Motifs de charité qui déterminent MLP. à faire le voyage
d'Amiens pour l'ordination du frère Trousseau, et ce,
malgré son grand état de faiblesse.
Chaville, 14
septembre 1869
Mon bien cher ami et fils en N.S.,
Je compte partir vendredi au train de 10h. du matin (si je ne me trompe), afin
d'arriver chez vous dans l'après-midi. Si je ne considérais que le fonds dont
je dispose en santé présentement, je ne me mettrais point en route, car ma
faiblesse est telle que je puis à peine supporter une marche de quelques
minutes, et je ne la soutiens même qu'avec difficulté dans cette mesure. Je
partirai néanmoins, désirant donner cette marque d'affection à M. Trousseau et
aussi vous faire à tous une visite. A mon grand regret, elle sera bonne au
point de la charité seulement, car je ne vois guère que je puisse autrement
vous être quelque peu utile dans vos affaires, ayant l'esprit aussi lassé que
le corps. Je pensais donc abréger pour cette fois mon séjour à Amiens et revenir
ici samedi au soir, à moins que quelque circonstance de poids vous semble,
ainsi qu'à M. Caille, exiger plus longtemps ma présence. Ce n'est pas
assurément pour m'épargner une fatigue plus ou moins grande que je prévois
ainsi les choses, mais uniquement parce que je me sens impuissant à une action
efficace et suivie.
Durant quatre ou cinq jours que j'ai passés en Normandie, j'ai dû me refuser à
tout mouvement perceptible au dehors, étant incapable de le supporter. Le
voyage pour le retour, bien qu'assez court, m'avait réduit à un épuisement
complet. Ces détails, trop longs, tendent seulement à excuser l'insuffisance
très grande dont je suis présentement humilié.

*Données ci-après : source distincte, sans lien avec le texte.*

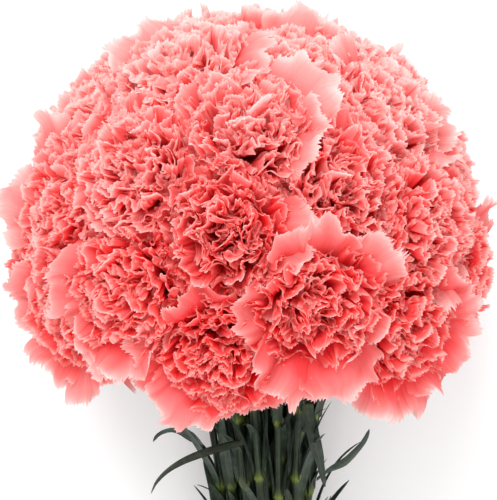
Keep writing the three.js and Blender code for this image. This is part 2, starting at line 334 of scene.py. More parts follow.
def petal(rng, layer, azimuth):
    """One petal in its flower's own frame, in mm: z runs along the flower's axis from the calyx's mouth."""
    value = lambda table: np.interp(layer, LAYER, table)
    size = rng.normal(1, 0.06)
    reach, rise = value(REACH) * rng.normal(1, 0.07), value(RISE) * rng.normal(1, 0.05)
    rise += STRAY_RISE * (rng.uniform() < STRAY_SHARE)
    half_width = value(HALF_WIDTH) * size
    # The ruffled row: walk along it in steps, and let the direction swing.
    grow = np.clip((V - RUFFLE_START) / (1 - RUFFLE_START), 0, 1) ** 1.3
    waves = math.pi * value(RUFFLES) * rng.uniform(0.85, 1.15)
    start = rng.uniform(0, TURN, 3)
    # Two sizes of wave, the small ones stronger in some places than in others, so that no pleat repeats.
    swing = 0.8 * np.sin(waves * 0.37 * U + start[0])
    strength = 0.75 + 0.4 * np.sin(5.1 * U + start[1])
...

Je prends toutefois nourriture
et sommeil; j'espère donc, si telle est la volonté de Dieu, que cet
affaiblissement cessera peu à peu, après que la température sera moins molle.
J'ai reçu une lettre bonne de M. Bouchy; il me paraît en bonne disposition et
doit vous revenir cette semaine.
Adieu, la poste part; on court pour lui faire prendre ce mot.
Votre tout affectionné ami et Père
Le Prevost
Communiquer à M. Caille. Amitiés aux ff. Nous prions pour M. Trousseau.